Photos by Luca DiCecco
In a tiny black lacquer box, Caroline Lindemann keeps one of her favorite miniature books, a 120-year-old Japanese fortune-telling book called an omikuji. The inch-thick book, printed on the thinnest rice paper, miraculously survived World War II to find its way to a Tokyo book dealer, where Lindemann eventually discovered it.
“I can hold it up as tall as I am and let the pages fall to the floor,” she says. Attached at the seams, the pages cascade down in a delicate accordion, more than five feet in length.
The omikuji is one of just a few miniature books that Lindemann has kept for herself from her singular collection. The rest, some 11,000 tiny tomes, she donated in 2005 to the Albert and Shirley Small Special Collections Library. As she continues to collect, the number continues to grow; at last count, the McGehee Lindemann Miniature Book Collection had inched up to 13,000. Accumulated over 40 years, the collection spans six centuries and a great number of countries, with volumes in more than 30 languages.
The Miniature Book Society defines a miniature book as any book less than three inches on each side. Historically, such tiny books served a purpose. Some were made miniature for portability; some to be tucked into packages as advertisements; some to accommodate the small hands of children. Others were made small because their content was controversial, and they needed to be easily concealed. The primary motive printers have to produce miniature books today is one that has persisted through time: artisanship.
The earliest miniature books are thought to be devotionals, handprinted by monks on vellum paper. With the advent of moveable type, printers produced all kinds of books in miniature: almanacs, calendars, thumb bibles and works of literature. These tiny volumes found their way into the hands of some very large figures in history: President Abraham Lincoln carried a miniature prayer book with him when he was a young lawyer; Queen Anne Boleyn carried a gold-bound miniature book of psalms to her execution.
Lindemann gave U.Va. her collection in memory of her first husband, C. Coleman McGehee (Com ’47). It contains a breathtaking variety of miniature books, currently undergoing cataloguing by a librarian hired specifically to manage the inventory. There are tiny albums of family photographs, leather-bound sets of Shakespeare’s plays, Victorian pop-up books and paper dolls, and shelves and shelves of bibles and prayer books.
“I like the fact that they’re real books,” she says. “A great many of them I’ve read, and I’ve learned many amazing things. The work involved is flabbergasting.”

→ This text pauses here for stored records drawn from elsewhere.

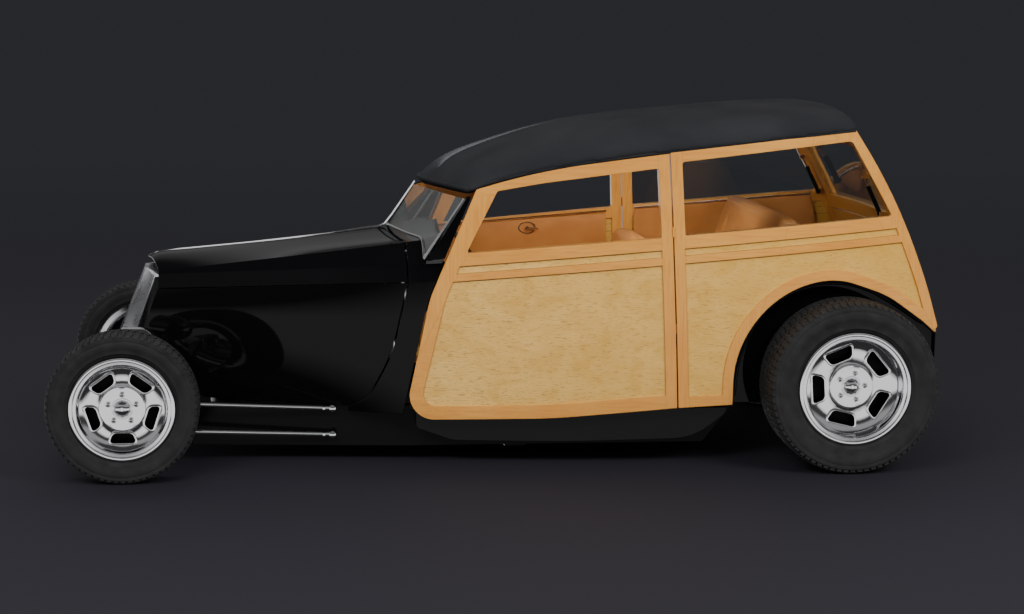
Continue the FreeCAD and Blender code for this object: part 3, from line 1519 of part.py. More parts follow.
def lamps():
    solids = []
    centre_z = 486
    rail_top = d.rail_kick_z + d.rail_kick_height
    for side in (LEFT, RIGHT):
        y = side * d.lamp_y
        shell = Part.makeCylinder(d.lamp_radius, 70, point(-16, y, centre_z), Vector(1, 0, 0))
        rear = Part.makeSphere(d.lamp_radius, point(54, y, centre_z))
        post = Part.makeCylinder(11, 56, point(52, side * 348, rail_top + 0.4), Vector(0, 0, 1))
        solids.append(shell.fuse([rear, post]).removeSplitter())
        end = point(d.wheelbase + 330.4, side * 439, 482)
        stem = Part.makeCylinder(14, 34, end, Vector(1, 0, 0))
        tail = Part.makeCylinder(d.tail_lamp_radius, 28, end + Vector(30, 0, 0), Vector(1, 0, 0))
        solids.append(stem.fuse(tail).removeSplitter())
    return Part.makeCompound(solids)


node(feature("lamps", lamps()), "lamps")


# Gas struts

def strut_axis():
    foot = point(STRUT_FOOT[0], 0, STRUT_FOOT[1])
    head = point(STRUT_HEAD[0], 0, STRUT_HEAD[1])
    return foot, head - foot


def strut_cylinders():
    foot, span = strut_axis()
    unit = Vector(span)
    unit.normalize()
    solids = []
    for side in (LEFT, RIGHT):
        at = foot + Vector(0, side * STRUT_Y, 0)
        eye = Part.makeCylinder(11, 14, at + Vector(0, -7, 0), Vector(0, 1, 0))
        tube = Part.makeCylinder(d.strut_radius, 120, at + unit * 8, span)
        bore = Part.makeCylinder(d.strut_rod_radius + 0.4, 130, at + unit * 12, span)
        solids.append(eye.fuse(tube).cut(bore).removeSplitter())
    return Part.makeCompound(solids)


def strut_rods():
    foot, span = strut_axis()
    unit = Vector(span)
    unit.normalize()
    solids = []
    for side in (LEFT, RIGHT):
        at = foot + Vector(0, side * STRUT_Y, 0)
        shaft = Part.makeCylinder(d.strut_rod_radius, span.Length - 13, at + unit * 13, span)
        eye = Part.makeCylinder(9, 12, at + span + Vector(0, -6, 0), Vector(0, 1, 0))
        solids.append(shaft.fuse(eye).removeSplitter())
    return Part.makeCompound(solids)


node(feature("strut_cylinders", strut_cylinders()), "strut_cylinders")
node(feature("strut_rods", strut_rods()), "strut_rods")


# Check and write

doc.recompute()
for item in doc.Objects:
    if "Invalid" in item.State or "Error" in item.State:
        raise SystemExit("failed: %s %s" % (item.Label, item.State))
os.makedirs("parts", exist_ok=True)
for item in NODES:
    shape = item.Shape
    if shape.isNull() or not shape.isValid() or not shape.Solids:
        raise SystemExit("bad shape: %s" % item.Label)
    shape.exportStep(os.path.join("parts", item.Label + ".step"))
    print("%-20s %2d solids %10.0f cm3" % (item.Label, len(shape.Solids), shape.Volume / 1000))
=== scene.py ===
import bpy
import json
import math
from mathutils import Matrix, Vector


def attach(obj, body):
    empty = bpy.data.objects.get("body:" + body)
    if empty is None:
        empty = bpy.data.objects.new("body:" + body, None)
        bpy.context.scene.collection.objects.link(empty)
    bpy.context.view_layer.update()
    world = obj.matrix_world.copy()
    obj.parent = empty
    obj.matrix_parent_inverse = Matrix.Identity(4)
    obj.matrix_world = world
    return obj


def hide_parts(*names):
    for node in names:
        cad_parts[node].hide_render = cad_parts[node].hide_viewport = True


# Low two-door wood-sided wagon. Metres, front towards -X, the car's left side towards -Y.

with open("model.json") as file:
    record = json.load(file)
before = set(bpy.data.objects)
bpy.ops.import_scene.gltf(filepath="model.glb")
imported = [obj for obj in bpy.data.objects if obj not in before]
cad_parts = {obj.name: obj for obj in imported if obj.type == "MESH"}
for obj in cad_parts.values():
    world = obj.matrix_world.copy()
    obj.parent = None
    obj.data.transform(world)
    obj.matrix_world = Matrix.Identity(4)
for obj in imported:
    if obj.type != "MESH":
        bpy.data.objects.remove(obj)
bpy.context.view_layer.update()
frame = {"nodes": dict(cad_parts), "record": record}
nodes = frame["nodes"]
print("frame loaded")

frontAxleX = -1.5535
rearAxleX = 1.3965


# Modelling helpers

def newest(name):
    piece = bpy.context.object
    piece.name = name
    piece.data.name = name
    return piece


def deselectAll():
    for item in list(bpy.context.selected_objects):
        item.select_set(False)


def makeActive(piece):
    deselectAll()
    piece.select_set(True)
    bpy.context.view_layer.objects.active = piece


def roundEdges(piece, width, segments=2, angle=50):
    modify(piece, "BEVEL", width=width, segments=segments, limit_method="ANGLE",
           angle_limit=math.radians(angle))


def applyPlace(piece):
    makeActive(piece)
    bpy.ops.object.transform_apply(location=True, rotation=True, scale=True)


def modify(piece, kind, **settings):
    makeActive(piece)
    modifier = piece.modifiers.new(kind.lower(), kind)
    for setting, value in settings.items():
        setattr(modifier, setting, value)
    bpy.ops.object.modifier_apply(modifier=modifier.name)


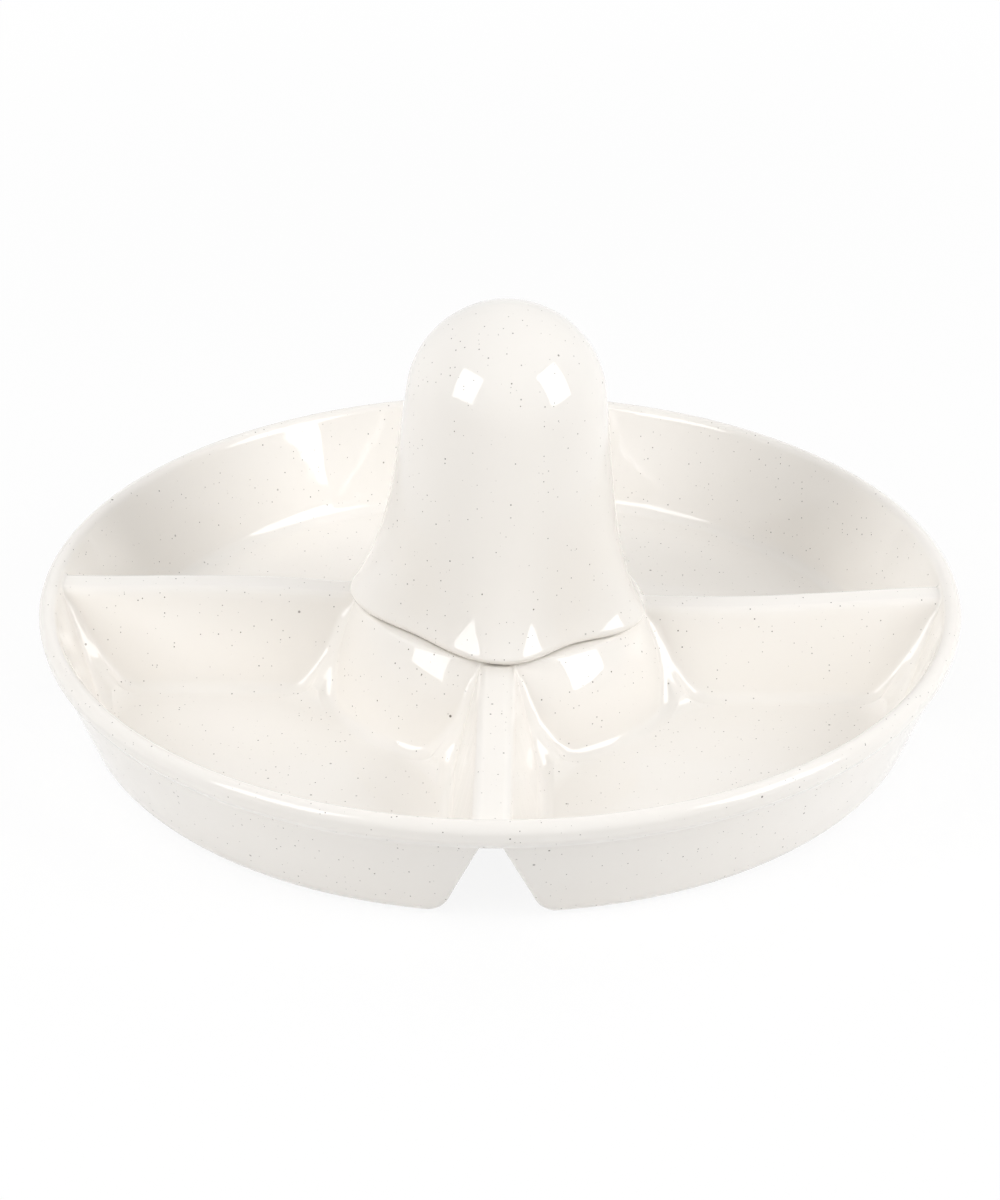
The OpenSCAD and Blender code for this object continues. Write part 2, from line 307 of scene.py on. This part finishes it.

There are profiles of Civil War generals printed in 1888, intended to be tucked into packs of Duke’s cigarettes. There is one of the first printed copies of the Emancipation Proclamation, printed in miniature for distribution to slaves and Union soldiers. Inside a box done in tartan plaid are several books of Robert Burns’ poetry, arranged around a magnifying glass fit snugly over a tiny portrait of the poet himself. A commemorative book from the 1904 St. Louis World’s Fair contains pictures of all the expositions and pavilions, the first and last of its accordioned pages glued to the twin halves of a walnut shell.
Lindemann’s interest in miniature books dates to her childhood. Her family lived in France for three years, and her parents encouraged her to keep only miniature things because they were easier to carry. But her book collection did not begin in earnest until she befriended a Richmond woman who was a collector herself with connections to miniature book printers all over the world. When the woman died, Lindemann purchased her collection.
How the Small Library plans to present the McGehee Lindemann collection has yet to be determined. “It’s a challenge for us to house these and to present them to the public,” says Heather Riser, head of the library’s public services. “They’re very small and not uniform.” But Riser says she is glad to have the challenge. “It’s certainly a diversion from our normal scholarly thing.”
Meanwhile, Lindemann is still buying miniature books. She has her eye on the first book published about contraception; its printer was briefly jailed for having produced it. “I can’t seem to stop,” she says. “It’s been the joy of my life.”